Além dessa vantagem, os grupos que pretendem usar as células embrionárias humanas apontam outros pontos de destaque. Um deles é que, por exemplo, essas linhagens apresentam uma plasticidade muito grande, o que pode ser fundamental em determinados casos.


Posições contrárias

No grupo dos totalmente contrários ao uso de células-tronco embrionárias está Dante Gallian, diretor do Centro de História e Filosofia das Ciências da Saúde da Universidade Federal de São Paulo (Unifesp). "Acredito que a partir do momento em que se conflagra o processo de desenvolvimento de uma vida humana – no momento da fusão dos gametas ou da infusão do núcleo contendo o material genético – a vida começa a existir", disse.

Para o historiador da Unifesp, que classifica a aprovação da lei de "retrocesso humanístico", a expectativa criada sobre o uso de células embrionárias humanas pode se transformar em engodo científico, ou porque os resultados não virão ou serão obtidos com muito atraso. "A Coréia do Sul ainda não chegou a nenhum resultado efetivo, apesar de usar essas células há algum tempo", afirma.

As pesquisas com células-tronco embrionárias, para muitos cientistas, poderão ser fundamentais no futuro. Para algumas doenças, inclusive, elas representam a única possibilidade de que se consiga algum sucesso clínico. Essas linhagens, por exemplo, são desprovidas de certos problemas genéticos. Isso nem sempre vai ocorrer nas entre as células adultas.

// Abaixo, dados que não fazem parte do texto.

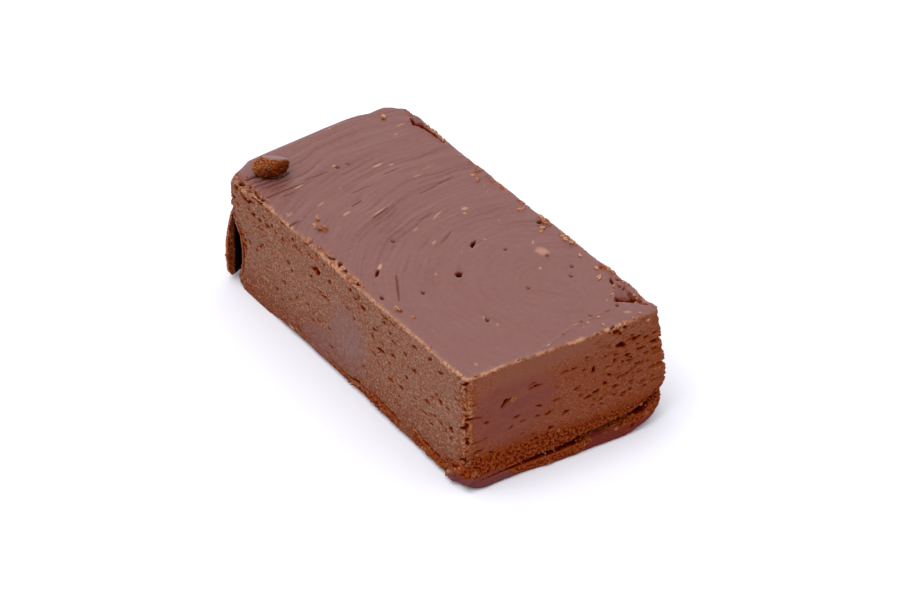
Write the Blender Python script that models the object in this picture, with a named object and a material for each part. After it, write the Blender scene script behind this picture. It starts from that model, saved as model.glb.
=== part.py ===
"""A cut bar of chocolate fudge, with one large crumb lying on its top.

Run with: blender --background --python part.py
Lengths below are in millimetres and are turned into metres as the meshes are made.
The bar lies along X. Its long knife cut faces -Y, its short knife cut faces +X, and the
natural end of the slab, with a smooth skin, faces -X.
"""

import math

import bmesh
import bpy
from mathutils import Matrix, Vector, noise

MM = 0.001

# A pair named ..._X, ..._Y or ..._Z is a stretch over which something grows, from none at
# its first number to all of it at its second.

# The bar: where its six sides lie before they are made uneven.
FAR_X = -48.3
NEAR_X = 42.6
NEAR_STEP = 1.05  # the short cut stands this much further out towards the rear
NEAR_STEP_Y = (-9.3, 5.5)
FRONT_Y = -21.3
REAR_Y = 21.9
TOP_Z = 25.0
FAR_RISE = 0.4  # the natural end stands this much thicker
FAR_RISE_X = (10.0, -40.0)

# How finely the sides are divided.
CELLS_LONG = 38
CELLS_WIDE = 20
BODY_ROWS = 11
END_CROWDING = 0.55  # cells near the corners are this much narrower

# The foot lip: bottom skin that stays behind, under the short cut.
LIP_TOP = 2.1
LIP_REACH = 1.2
LIP_ROWS = (0.0, 0.35, 0.72, 1.0)  # shares of the lip's height
LIP_BULGE = (0.0, 0.35, 0.3, 0.0)  # how far each of those rows swells past the reach
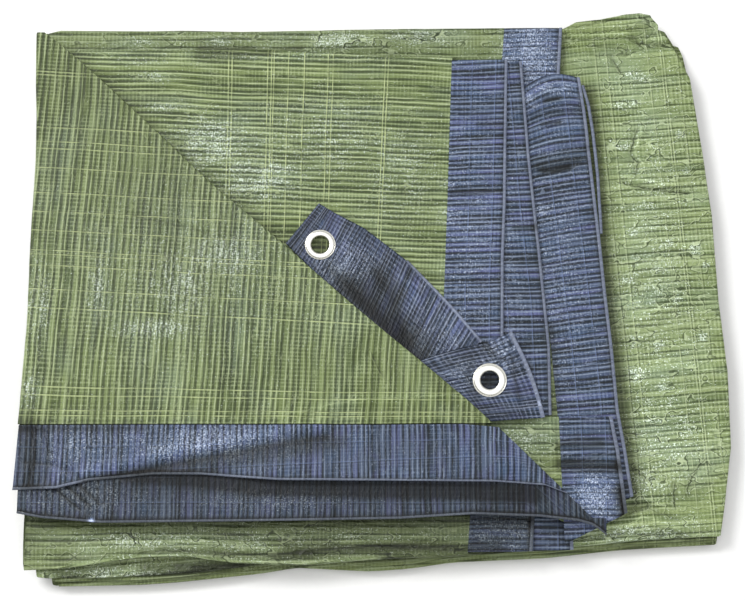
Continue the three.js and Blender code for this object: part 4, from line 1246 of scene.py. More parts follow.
def tab_patches(name):
    """The cloth of a tab, its hem and its cut edges."""
    tab = TABS[name]
    table = np.array(tab["edges"], float)
    lengths = np.hypot(*np.diff(table[:, 2:], axis=0).T)
    place = np.concatenate([[0], np.cumsum(lengths)])
    columns = np.linspace(0, place[-1], round(place[-1] / TAB_STEP) + 1)
    far_x, far_y, near_x, near_y = (np.interp(columns, place, column) for column in table.T)
    depth = float(np.hypot(far_x - near_x, far_y - near_y).mean())
    v = np.linspace(0, 1, round(depth / TAB_STEP) + 1)[:, None]
    x = near_x + (far_x - near_x) * v + tab["bow"] * np.sin(math.pi * v) * columns / place[-1]
    y = near_y + (far_y - near_y) * v
    eye_x, eye_y = EYELETS[name]
    centre_x = (x[:-1, :-1] + x[1:, 1:]) / 2
    centre_y = (y[:-1, :-1] + y[1:, 1:]) / 2
    patch = {
        "x": x,
        "y": y,
        "z": tab_height(name, x, y) + tab_relief(name, x, y) + STRIP_RISE,
        "weave": np.stack([depth * v + 0 * x, columns + 0 * x][:: tab["turn"]], axis=-1),
        **looks(f"tab_{name}", x, y),
        "material": 0,
        "keep": np.hypot(centre_x - eye_x, centre_y - eye_y) > TAB_HOLE,
    }
    whole = {key: value for key, value in patch.items() if key != "keep"}
    sides = {"near": "front", "far": "back", "left": "left", "right": "right"}
    edges = {key: line_of(whole, side) for key, side in sides.items()}
    outs = {"near": FRONTWARD, "far": BACKWARD, "left": LEFTWARD, "right": RIGHTWARD}
    side, first_row = tab["hem"]
    route = edges[side]
    if first_row:
        route = part_of(route, columns=slice(int(np.searchsorted(columns, place[first_row])), None))
    lips = [lip(edges[key], out) for key, out in outs.items()]
    return [patch, *lips, hem_patch(f"tab_{name}", route, tab["hem_width"])]


tabs = {name: sheet_object(f"blue_tab_{name}", tab_patches(name)) for name in TABS}

# %% [markdown]
# The eyelets
#
# An eyelet is pressed from thin aluminium: a rounded flange above, a barrel through the cloth, and a
# washer below. It is a profile turned round its axis, as a lathe would make it. The profile is drawn
# in more detail than the solid's, with the step that the die leaves round the rim.

# %% Eyelets
EYELET_HOLE = 6.0
EYELET_SIDES = 96
# Millimetres of the map for each radian of the turn
EYELET_ROUND = 12
# The photo shows the flange of the upper eyelet a little narrower
FLANGE_SHARES = {"upper": 0.82, "lower": 1.0}
EYELET_PROFILE = [
    # reach, rise above the middle of the tab
    (6.35, -1.3), (6.0, -1.0), (6.0, 0.85), (6.08, 1.2), (6.3, 1.5), (6.6, 1.68), (7.2, 1.78),
    (8.2, 1.8), (9.2, 1.74), (9.8, 1.62), (10.15, 1.4), (10.3, 1.1), (10.3, 0.6), (10.5, 0.45),
    (10.62, 0.8), (10.8, 1.0), (11.0, 1.02), (11.15, 0.92), (11.2, 0.75), (11.1, 0.62), (10.4, 0.56),
]


def eyelet_object(name):
    """An eyelet turned round its axis."""
    x, y = EYELETS[name]
    reach, rise = np.array(EYELET_PROFILE).T
    reach = EYELET_HOLE + (reach - EYELET_HOLE) * FLANGE_SHARES[name]
    turn = np.linspace(0, 2 * math.pi, EYELET_SIDES + 1)[:, None]
    patch = {
        "x": x + reach * np.cos(turn),
        "y": y + reach * np.sin(turn),
        "z": float(tab_height(name, np.array(x), np.array(y))) + rise + 0 * turn,
        "weave": np.stack([reach + 0 * turn, EYELET_ROUND * turn + 0 * reach], axis=-1),
        **{key: 0 * (reach + turn) for key in LOOKS},
        "material": 0,
    }
    return sheet_object(f"pressed_eyelet_{name}", [patch])


eyelets = {name: eyelet_object(name) for name in EYELETS}

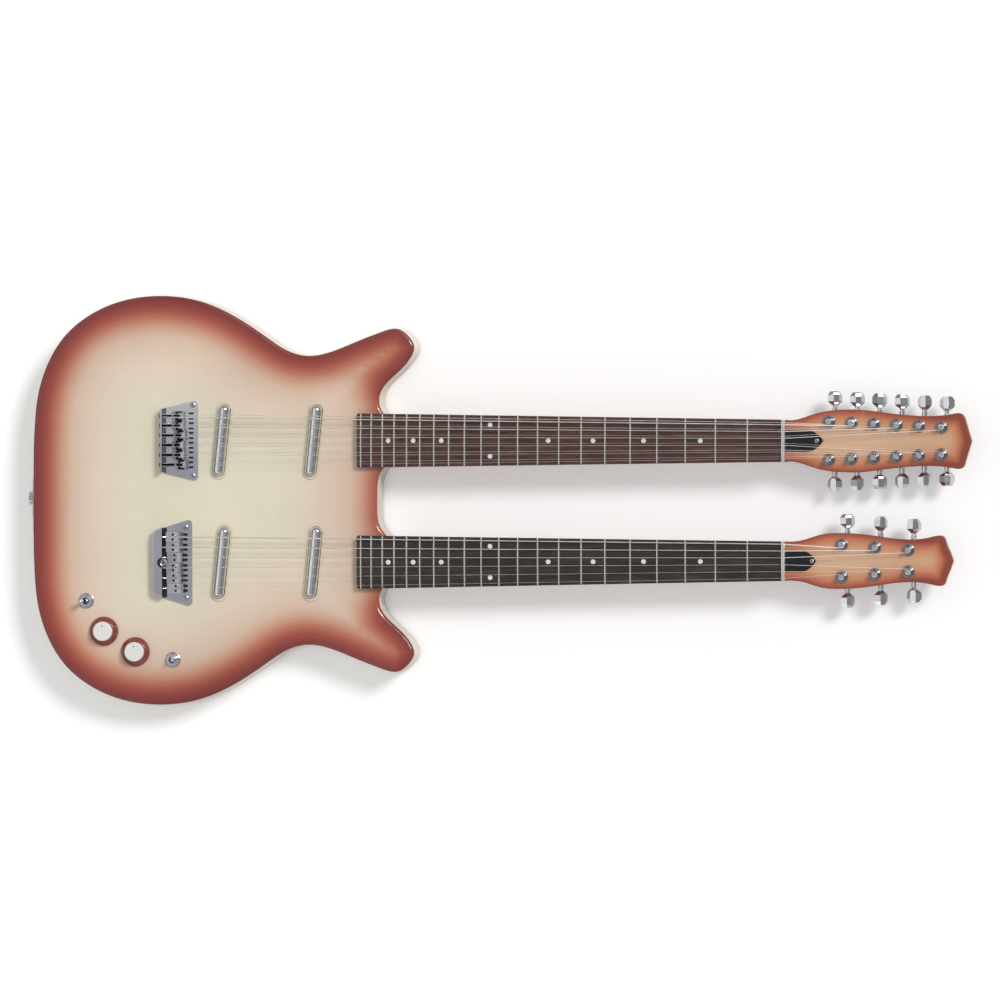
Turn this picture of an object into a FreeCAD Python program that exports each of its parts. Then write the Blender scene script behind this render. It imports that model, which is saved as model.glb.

Totalmente favorável à aprovação da lei e às novas possibilidades que se abrem com as novas linhas de pesquisa, Mayana Zatz, coordenadora do Centro de Estudos do Genoma Humano da Universidade de São Paulo, um dos Centros de Pesquisa, Inovação e Difusão (Cepids) da FAPESP, diz que é preciso ter muito cuidado com algumas promessas. Os resultados ainda vão demorar vários anos para aparecer, em algumas situações.

"É preciso muito cuidado para que não se confunda pesquisa com tratamento – há uma pressão enorme de pessoas que já querem se tratar. Por outro lado, é muito importante continuar divulgando como isso será feito, porque já tem gente dizendo que vai injetar células embrionárias. Aliás, isso existia antes de a lei ser aprovada. É preciso cuidado com pessoas que estão prometendo isso", disse. Para Mayana, em vez de ceifar vidas, as novas pesquisas vão é "criar novas vidas".